Exercise brief -
Set down exactly the lines from the one with "Write part 6" to the one with "top: float = 352.0", both included, and no line outside that range.

Records provided -
● ● ● ●
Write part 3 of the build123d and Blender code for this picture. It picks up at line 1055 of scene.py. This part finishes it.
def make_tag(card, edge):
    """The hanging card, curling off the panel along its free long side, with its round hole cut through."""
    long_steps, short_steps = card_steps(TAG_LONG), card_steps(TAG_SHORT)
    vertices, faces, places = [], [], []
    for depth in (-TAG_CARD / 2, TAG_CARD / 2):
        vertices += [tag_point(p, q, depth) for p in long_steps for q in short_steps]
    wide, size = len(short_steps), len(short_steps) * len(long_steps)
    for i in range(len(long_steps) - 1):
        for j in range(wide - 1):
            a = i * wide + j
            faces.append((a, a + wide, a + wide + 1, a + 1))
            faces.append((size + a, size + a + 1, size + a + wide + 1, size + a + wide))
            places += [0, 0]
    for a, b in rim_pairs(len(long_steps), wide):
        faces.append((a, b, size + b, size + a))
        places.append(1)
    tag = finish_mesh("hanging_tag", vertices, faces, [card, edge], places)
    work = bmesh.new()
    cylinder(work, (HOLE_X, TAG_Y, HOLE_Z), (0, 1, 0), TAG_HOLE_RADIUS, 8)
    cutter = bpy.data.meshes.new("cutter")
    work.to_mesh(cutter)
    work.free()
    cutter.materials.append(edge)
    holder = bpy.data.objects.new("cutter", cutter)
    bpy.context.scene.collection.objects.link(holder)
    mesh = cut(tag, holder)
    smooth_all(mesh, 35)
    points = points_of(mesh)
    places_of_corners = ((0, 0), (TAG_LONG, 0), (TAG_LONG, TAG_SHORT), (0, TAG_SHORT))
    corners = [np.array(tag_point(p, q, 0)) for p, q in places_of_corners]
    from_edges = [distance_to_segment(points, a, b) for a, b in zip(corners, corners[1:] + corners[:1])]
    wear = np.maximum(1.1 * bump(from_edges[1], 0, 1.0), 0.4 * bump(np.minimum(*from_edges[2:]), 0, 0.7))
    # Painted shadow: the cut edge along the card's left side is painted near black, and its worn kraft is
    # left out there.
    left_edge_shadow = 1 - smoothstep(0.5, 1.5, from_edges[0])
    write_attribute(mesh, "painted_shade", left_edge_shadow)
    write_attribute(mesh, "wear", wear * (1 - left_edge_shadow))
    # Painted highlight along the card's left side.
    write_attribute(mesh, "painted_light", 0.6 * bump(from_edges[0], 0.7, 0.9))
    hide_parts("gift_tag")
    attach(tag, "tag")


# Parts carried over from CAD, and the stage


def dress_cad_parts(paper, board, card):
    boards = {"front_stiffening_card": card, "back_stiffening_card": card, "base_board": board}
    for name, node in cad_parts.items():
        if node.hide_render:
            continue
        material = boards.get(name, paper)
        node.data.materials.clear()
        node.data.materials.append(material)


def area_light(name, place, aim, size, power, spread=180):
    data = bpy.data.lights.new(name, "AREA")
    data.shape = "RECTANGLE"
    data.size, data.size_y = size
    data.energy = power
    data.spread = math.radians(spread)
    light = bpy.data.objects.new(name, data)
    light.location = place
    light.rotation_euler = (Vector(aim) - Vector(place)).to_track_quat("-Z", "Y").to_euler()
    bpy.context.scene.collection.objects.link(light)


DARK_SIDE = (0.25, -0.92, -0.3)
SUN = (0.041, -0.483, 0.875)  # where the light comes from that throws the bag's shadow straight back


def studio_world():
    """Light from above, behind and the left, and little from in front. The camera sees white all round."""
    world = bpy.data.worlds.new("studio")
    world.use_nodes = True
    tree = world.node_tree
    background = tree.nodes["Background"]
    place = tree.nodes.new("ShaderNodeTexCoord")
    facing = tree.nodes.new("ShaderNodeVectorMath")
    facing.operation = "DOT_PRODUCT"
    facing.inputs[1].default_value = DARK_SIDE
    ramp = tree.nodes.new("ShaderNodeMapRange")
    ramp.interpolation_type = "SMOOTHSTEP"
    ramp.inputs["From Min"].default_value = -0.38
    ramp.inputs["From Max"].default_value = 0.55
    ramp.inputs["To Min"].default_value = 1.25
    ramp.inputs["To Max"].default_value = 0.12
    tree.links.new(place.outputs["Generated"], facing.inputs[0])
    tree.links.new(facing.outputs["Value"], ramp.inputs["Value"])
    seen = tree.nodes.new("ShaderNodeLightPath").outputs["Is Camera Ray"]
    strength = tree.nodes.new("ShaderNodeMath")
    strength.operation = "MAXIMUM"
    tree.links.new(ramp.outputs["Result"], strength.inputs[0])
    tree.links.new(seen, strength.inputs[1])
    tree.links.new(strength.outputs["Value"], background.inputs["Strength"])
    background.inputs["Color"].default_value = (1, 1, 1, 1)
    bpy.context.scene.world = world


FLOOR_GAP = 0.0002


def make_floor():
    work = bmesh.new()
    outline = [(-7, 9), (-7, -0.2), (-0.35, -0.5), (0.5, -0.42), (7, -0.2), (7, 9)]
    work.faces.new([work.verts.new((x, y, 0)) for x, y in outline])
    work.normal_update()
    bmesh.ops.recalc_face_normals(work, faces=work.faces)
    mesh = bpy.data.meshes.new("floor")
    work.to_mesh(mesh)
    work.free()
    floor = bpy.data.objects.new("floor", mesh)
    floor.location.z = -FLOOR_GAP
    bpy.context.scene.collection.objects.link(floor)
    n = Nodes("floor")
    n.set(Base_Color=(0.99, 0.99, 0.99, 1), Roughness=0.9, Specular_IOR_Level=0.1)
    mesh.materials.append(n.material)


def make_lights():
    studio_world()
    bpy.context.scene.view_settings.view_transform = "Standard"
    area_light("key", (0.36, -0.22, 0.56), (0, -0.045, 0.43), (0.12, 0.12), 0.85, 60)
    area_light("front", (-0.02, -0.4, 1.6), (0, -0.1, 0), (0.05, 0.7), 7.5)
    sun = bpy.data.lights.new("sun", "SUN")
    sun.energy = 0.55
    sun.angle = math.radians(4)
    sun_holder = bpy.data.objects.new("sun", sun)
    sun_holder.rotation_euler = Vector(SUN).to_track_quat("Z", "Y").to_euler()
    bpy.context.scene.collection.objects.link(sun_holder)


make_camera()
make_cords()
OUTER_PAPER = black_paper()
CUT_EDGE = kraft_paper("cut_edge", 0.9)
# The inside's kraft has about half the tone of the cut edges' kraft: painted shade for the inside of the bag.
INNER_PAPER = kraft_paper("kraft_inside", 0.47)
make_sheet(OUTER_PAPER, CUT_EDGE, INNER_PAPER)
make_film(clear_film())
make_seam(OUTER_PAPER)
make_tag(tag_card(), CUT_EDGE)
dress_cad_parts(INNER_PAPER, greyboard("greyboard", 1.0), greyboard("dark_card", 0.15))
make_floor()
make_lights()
● ● ● ●
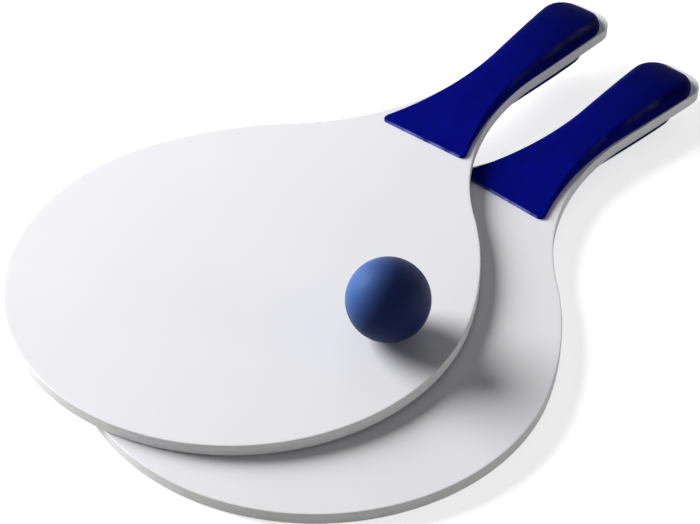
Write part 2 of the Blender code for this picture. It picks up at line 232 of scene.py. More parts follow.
● ● ● ●
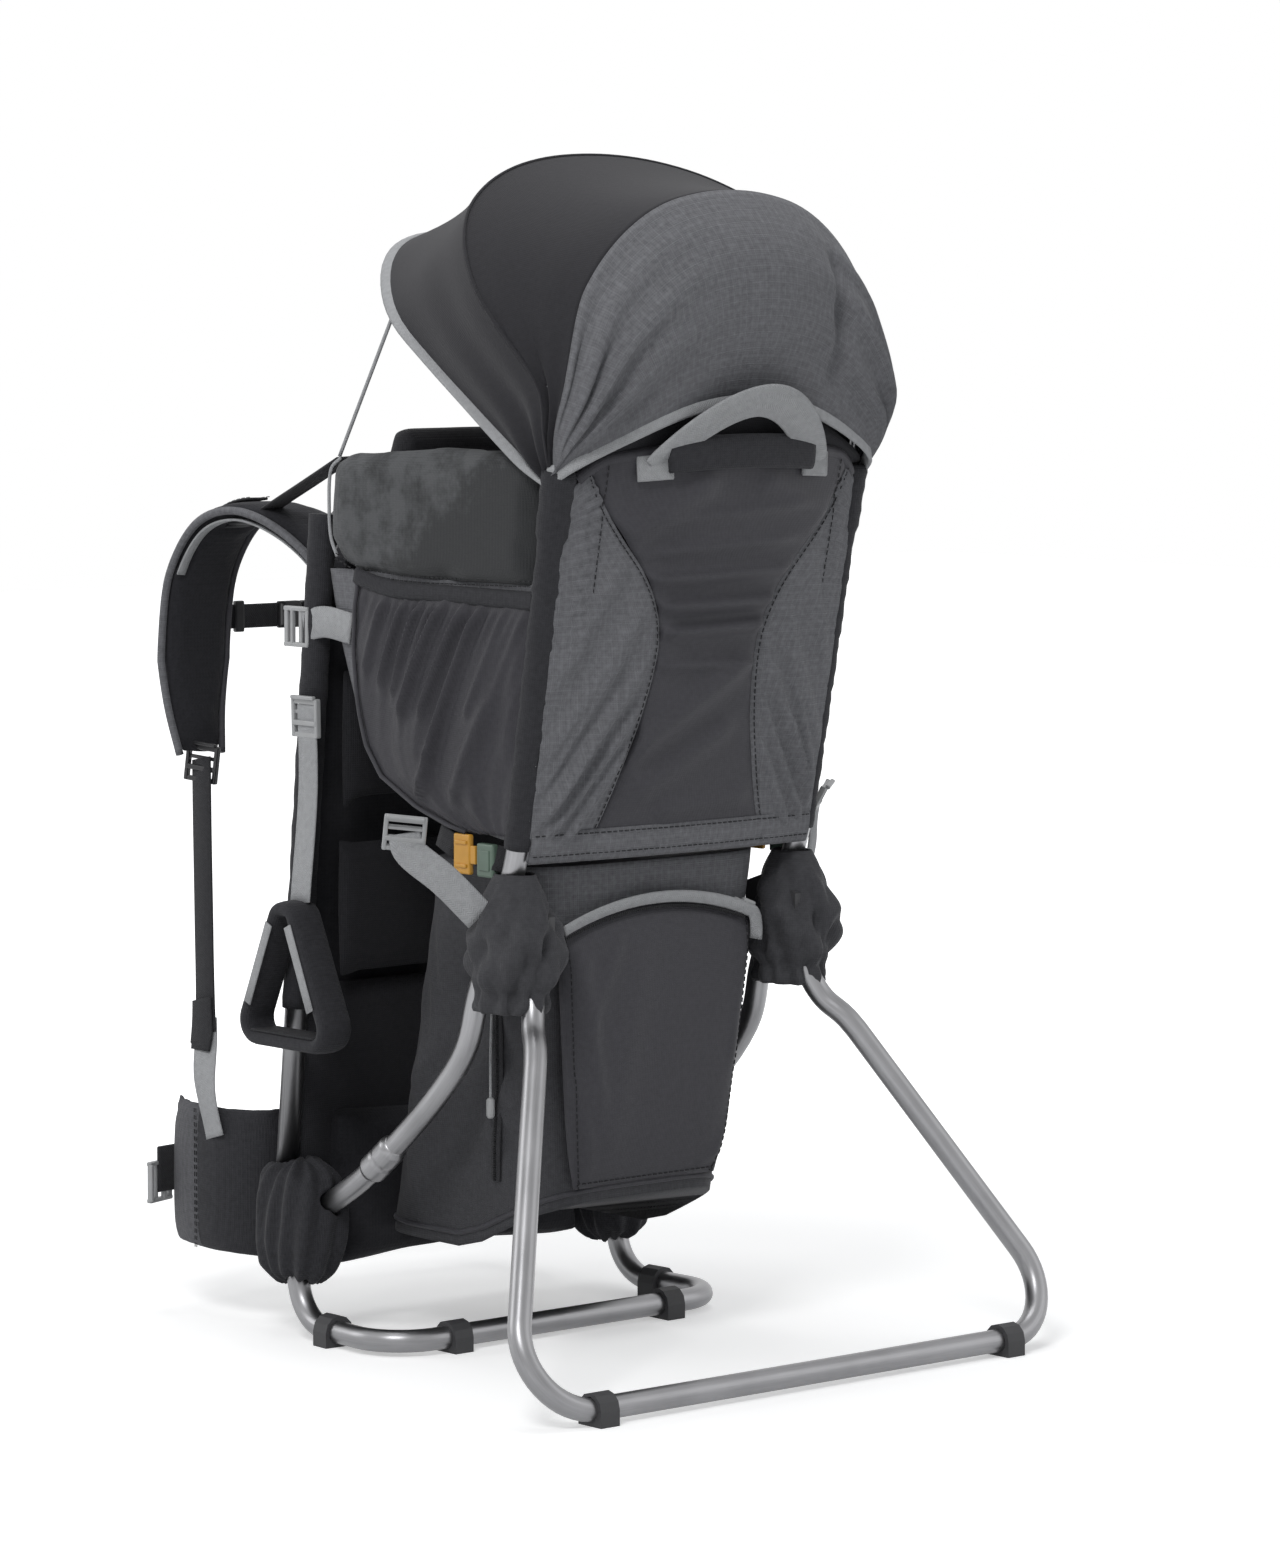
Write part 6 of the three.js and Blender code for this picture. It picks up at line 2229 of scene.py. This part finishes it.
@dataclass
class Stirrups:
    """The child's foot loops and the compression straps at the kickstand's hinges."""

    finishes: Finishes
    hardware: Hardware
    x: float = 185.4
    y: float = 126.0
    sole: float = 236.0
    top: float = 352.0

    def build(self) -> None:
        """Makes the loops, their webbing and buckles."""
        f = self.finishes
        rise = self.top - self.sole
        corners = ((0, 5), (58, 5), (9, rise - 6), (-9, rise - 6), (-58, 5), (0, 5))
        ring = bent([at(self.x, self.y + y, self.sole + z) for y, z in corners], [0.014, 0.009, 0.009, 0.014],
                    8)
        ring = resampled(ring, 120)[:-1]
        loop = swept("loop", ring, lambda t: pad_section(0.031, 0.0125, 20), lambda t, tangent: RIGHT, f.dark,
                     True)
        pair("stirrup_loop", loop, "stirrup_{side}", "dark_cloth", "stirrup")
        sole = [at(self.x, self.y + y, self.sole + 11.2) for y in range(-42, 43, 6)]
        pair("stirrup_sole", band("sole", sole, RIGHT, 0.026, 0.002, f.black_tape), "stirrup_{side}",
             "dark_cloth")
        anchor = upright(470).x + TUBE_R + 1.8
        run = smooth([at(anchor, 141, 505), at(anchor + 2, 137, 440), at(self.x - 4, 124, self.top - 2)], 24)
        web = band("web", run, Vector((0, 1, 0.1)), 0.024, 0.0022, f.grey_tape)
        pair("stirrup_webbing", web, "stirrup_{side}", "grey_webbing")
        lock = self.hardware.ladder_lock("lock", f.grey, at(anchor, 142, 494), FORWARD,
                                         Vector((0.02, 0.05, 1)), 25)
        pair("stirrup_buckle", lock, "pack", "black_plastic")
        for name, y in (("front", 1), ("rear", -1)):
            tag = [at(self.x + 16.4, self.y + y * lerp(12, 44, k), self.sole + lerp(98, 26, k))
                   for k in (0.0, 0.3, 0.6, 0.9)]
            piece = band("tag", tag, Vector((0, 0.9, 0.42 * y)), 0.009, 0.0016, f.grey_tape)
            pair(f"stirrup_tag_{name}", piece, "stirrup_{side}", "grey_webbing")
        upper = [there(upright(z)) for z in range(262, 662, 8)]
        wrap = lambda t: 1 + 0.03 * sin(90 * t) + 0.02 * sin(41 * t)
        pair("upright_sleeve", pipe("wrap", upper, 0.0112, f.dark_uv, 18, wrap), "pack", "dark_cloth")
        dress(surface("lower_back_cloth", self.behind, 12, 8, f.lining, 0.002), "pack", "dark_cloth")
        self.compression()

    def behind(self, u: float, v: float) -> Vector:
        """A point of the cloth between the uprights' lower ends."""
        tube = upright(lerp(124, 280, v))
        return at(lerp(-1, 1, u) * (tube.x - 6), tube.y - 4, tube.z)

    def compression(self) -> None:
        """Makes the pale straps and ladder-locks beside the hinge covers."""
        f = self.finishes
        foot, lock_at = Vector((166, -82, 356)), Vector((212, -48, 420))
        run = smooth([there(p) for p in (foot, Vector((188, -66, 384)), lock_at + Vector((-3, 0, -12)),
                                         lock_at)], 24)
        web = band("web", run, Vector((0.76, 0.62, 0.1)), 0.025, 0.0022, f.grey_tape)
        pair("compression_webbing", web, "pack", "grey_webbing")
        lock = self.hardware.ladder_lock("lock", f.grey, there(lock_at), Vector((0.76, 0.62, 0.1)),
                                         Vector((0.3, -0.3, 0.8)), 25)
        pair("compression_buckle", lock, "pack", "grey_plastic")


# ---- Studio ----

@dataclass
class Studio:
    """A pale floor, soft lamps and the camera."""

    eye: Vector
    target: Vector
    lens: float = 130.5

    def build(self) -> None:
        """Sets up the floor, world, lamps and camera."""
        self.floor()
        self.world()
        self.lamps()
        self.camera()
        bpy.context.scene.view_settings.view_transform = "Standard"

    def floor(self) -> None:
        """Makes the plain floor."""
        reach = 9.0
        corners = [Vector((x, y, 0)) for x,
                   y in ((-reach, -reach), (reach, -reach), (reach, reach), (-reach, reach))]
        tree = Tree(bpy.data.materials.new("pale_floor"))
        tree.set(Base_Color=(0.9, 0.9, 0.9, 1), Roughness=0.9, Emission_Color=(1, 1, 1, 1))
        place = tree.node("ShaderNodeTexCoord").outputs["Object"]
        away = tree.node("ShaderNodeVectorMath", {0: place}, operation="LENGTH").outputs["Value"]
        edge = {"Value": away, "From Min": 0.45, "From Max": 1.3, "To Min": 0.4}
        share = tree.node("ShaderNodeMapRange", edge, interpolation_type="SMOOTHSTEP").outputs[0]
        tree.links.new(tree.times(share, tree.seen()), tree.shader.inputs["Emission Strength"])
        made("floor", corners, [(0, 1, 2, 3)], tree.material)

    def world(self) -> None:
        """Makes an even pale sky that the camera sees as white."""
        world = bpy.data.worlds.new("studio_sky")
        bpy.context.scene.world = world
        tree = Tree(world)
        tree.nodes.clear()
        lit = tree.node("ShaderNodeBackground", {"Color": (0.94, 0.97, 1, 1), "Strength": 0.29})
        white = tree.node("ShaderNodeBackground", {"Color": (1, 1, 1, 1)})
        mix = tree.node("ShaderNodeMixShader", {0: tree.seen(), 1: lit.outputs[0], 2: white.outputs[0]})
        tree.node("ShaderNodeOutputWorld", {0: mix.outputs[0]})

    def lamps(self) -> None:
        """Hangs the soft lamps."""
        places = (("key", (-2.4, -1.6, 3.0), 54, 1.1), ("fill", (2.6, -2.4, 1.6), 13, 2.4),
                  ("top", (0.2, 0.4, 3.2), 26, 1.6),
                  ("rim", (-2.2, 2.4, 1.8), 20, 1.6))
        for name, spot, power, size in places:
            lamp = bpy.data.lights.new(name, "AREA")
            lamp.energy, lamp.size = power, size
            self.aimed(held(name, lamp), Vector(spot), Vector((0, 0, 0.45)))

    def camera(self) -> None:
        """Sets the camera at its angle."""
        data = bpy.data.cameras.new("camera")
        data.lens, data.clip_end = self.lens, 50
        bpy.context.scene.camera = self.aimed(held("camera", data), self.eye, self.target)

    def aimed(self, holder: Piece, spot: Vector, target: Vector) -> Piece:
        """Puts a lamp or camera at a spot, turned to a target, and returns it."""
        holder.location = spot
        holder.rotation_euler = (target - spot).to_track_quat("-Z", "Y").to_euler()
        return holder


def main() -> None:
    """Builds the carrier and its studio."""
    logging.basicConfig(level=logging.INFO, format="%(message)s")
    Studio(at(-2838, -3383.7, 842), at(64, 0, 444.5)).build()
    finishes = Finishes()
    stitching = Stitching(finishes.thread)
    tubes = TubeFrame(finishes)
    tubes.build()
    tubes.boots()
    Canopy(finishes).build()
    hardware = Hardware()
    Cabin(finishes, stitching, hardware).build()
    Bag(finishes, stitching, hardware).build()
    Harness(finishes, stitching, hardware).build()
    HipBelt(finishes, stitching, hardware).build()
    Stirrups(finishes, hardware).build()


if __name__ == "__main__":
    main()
● ● ● ●
In response -
Write part 6 of the three.js and Blender code for this picture. It picks up at line 2229 of scene.py. This part finishes it.
@dataclass
class Stirrups:
    """The child's foot loops and the compression straps at the kickstand's hinges."""

    finishes: Finishes
    hardware: Hardware
    x: float = 185.4
    y: float = 126.0
    sole: float = 236.0
    top: float = 352.0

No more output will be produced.